Case Example: Our client partnered with us for the hosting and review of 76,000 documents from 26 custodians to be reviewed by nine contract reviewers. TLS suggested CAL be used over the review population to reduce the time and costs associated with the project. The team then began reviewing the documents based on the machine’s built-in review queue, learning as the review progressed. In order to confirm that the CAL project didn’t miss a significant number of relevant documents, the team proceeded with model validation. The particular validation here is called an “elusion test,” in which a statistical significant sampling of the random documents within the unreviewed data set are reviewed by a SME and the percentage of documents missed or eluded by the tool is estimated. This validation allows the legal team to have defensibility around the process and results of the CAL model. After five weeks and several elusion tests, TLS recommended trying a different CAL technology. After approximately two days of reviewing the newly ranked documents, the elusion rate dropped 73% and the CAL process was considered complete.

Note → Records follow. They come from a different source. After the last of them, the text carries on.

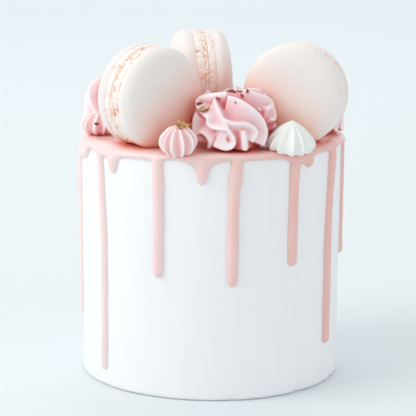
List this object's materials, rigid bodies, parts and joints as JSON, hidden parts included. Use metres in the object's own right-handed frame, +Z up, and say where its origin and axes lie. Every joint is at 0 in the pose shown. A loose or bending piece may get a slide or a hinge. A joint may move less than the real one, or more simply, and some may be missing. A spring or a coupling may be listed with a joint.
{
  "type": "lychee rose cake",
  "caption": "Tall round layer cake in a smooth white coat, with a drip glaze running down its side, macarons standing on edge, piped rosettes and kisses, and dried petal flakes on top.",
  "frame": {"origin": "centre of the cake's flat underside, on the surface that it stands on", "axes": "+Z up, -Y towards the front with the front rosette and the white meringue kiss, +X to the right seen from the front"},
  "size_m": [0.1318, 0.1354, 0.1667],
  "materials": {
    "white_buttercream": "smooth white buttercream, satin",
    "glaze": "pink poured glaze, soft gloss",
    "macaron_shell": "baked almond meringue shell, matt",
    "macaron_filling": "peach cream filling, satin",
    "star_kiss": "pink piped cream, satin",
    "meringue": "white dried meringue, matt",
    "pink_buttercream": "pink piped buttercream with dried petal flakes, satin"
  },
  "bodies": {
    "root": {"cake": "white_buttercream", "drip_glaze": "glaze", "macaron_left_front_shell": "macaron_shell", "macaron_left_filling": "macaron_filling", "macaron_left_back_shell": "macaron_shell", "macaron_right_front_shell": "macaron_shell", "macaron_right_filling": "macaron_filling", "macaron_right_back_shell": "macaron_shell", "macaron_back_front_shell": "macaron_shell", "macaron_back_filling": "macaron_filling", "macaron_back_back_shell": "macaron_shell", "star_kiss_front": "star_kiss", "star_kiss_left": "star_kiss", "meringue_kiss": "meringue", "rosette_front": "pink_buttercream", "rosette_left": "pink_buttercream", "rosette_back": "pink_buttercream", "rosette_right": "pink_buttercream"}
  },
  "joints": []
}
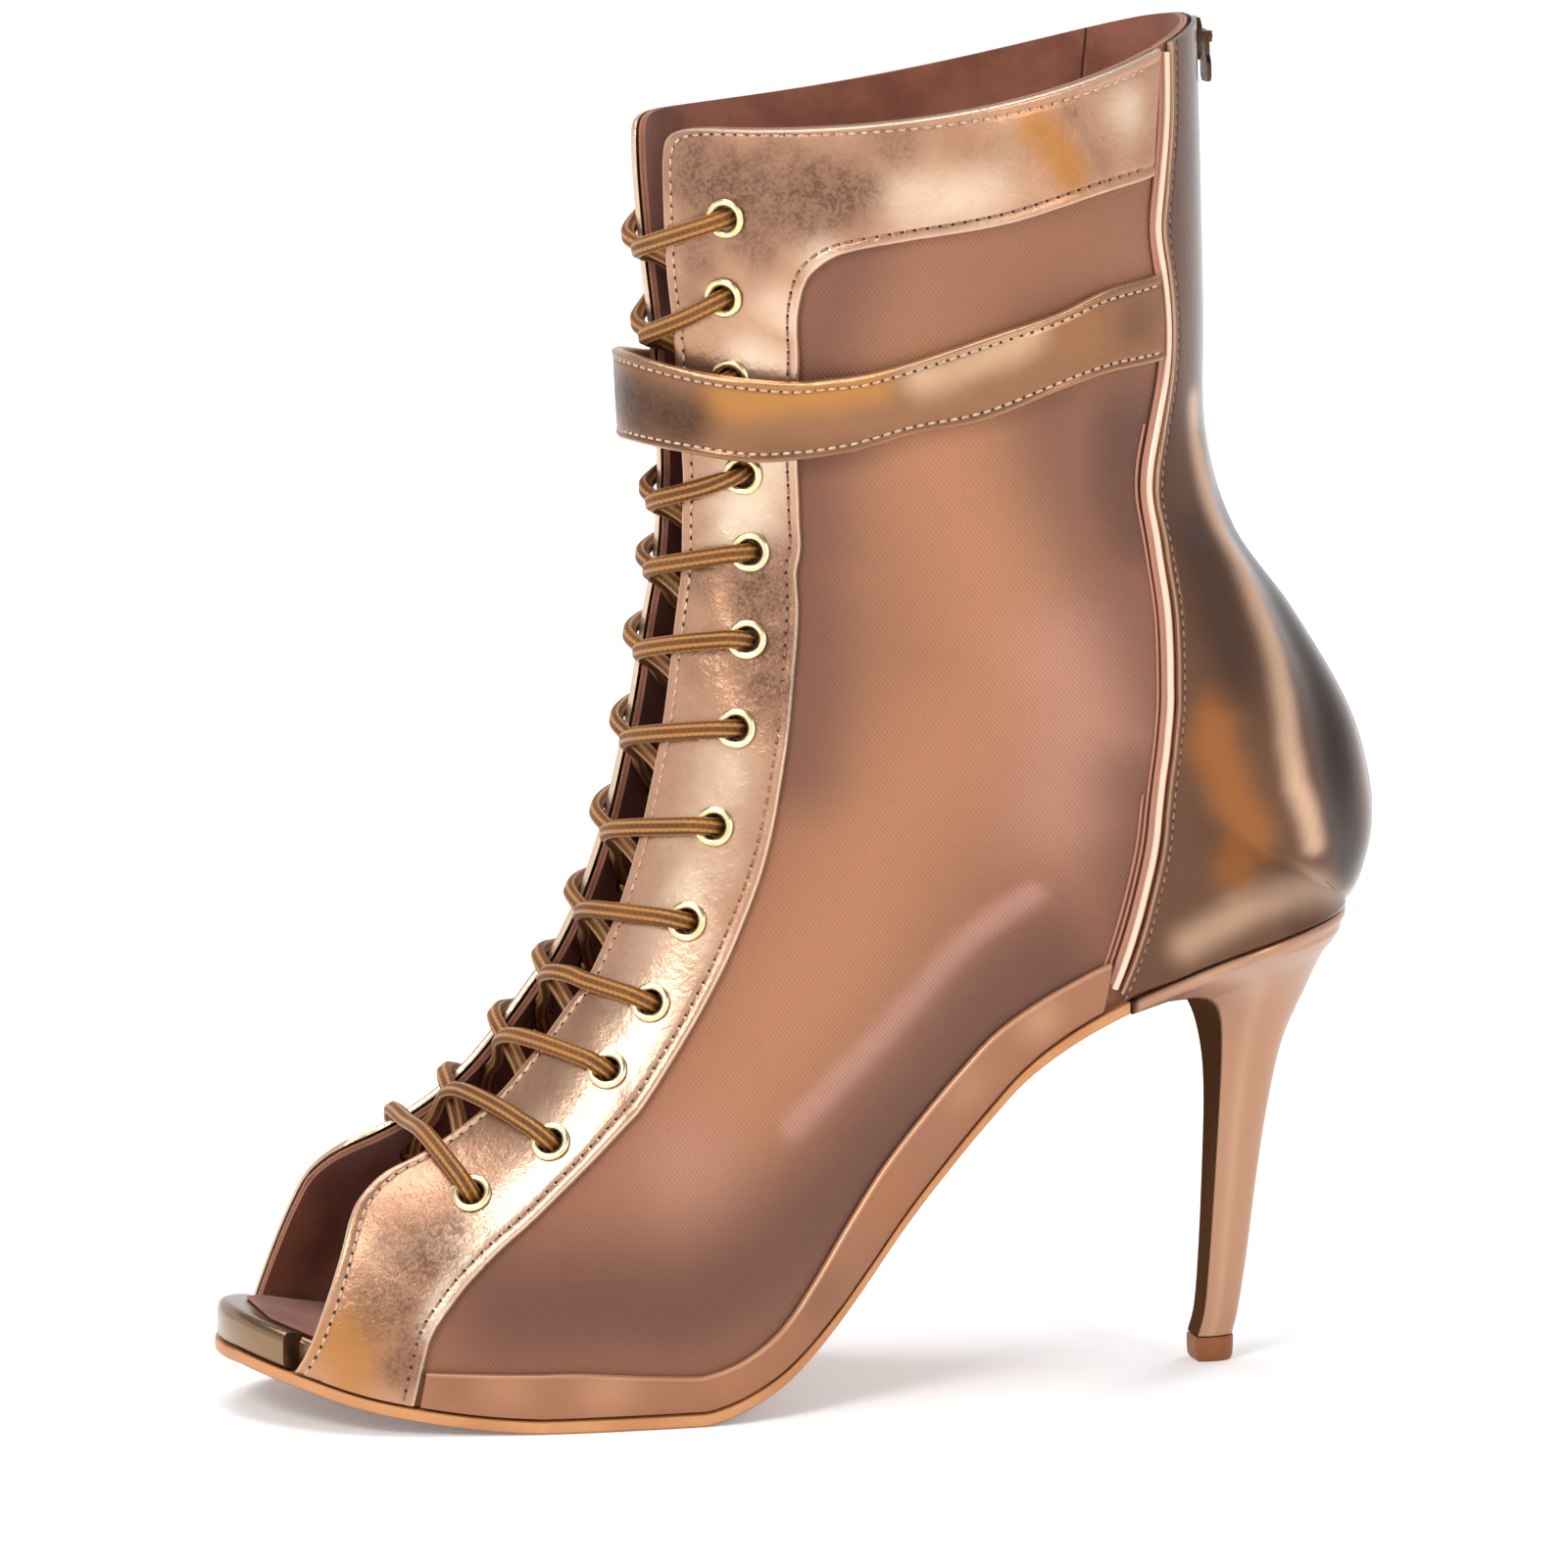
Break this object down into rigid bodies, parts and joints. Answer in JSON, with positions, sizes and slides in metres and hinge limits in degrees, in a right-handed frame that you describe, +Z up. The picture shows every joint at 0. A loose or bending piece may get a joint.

In the above matter, even after reviewing a significant portion of the data and most of the documents with very low rankings, the elusion rate was found to be 8.75%, which was higher than the client requirements. The simple CAL tool treated each word on its own within the index and therefore was less meaningful. At this point, we decided to switch to a different tool that had better filtering and indexing technology, specifically with phrase detection, giving the index more meaning. The tool was implemented, and the review team continued with two more days of review to address the newly highly scored documents. A new elusion test was sampled and reviewed, finding only 2.4% of the documents were eluded by the model, a 73% increase in efficiency.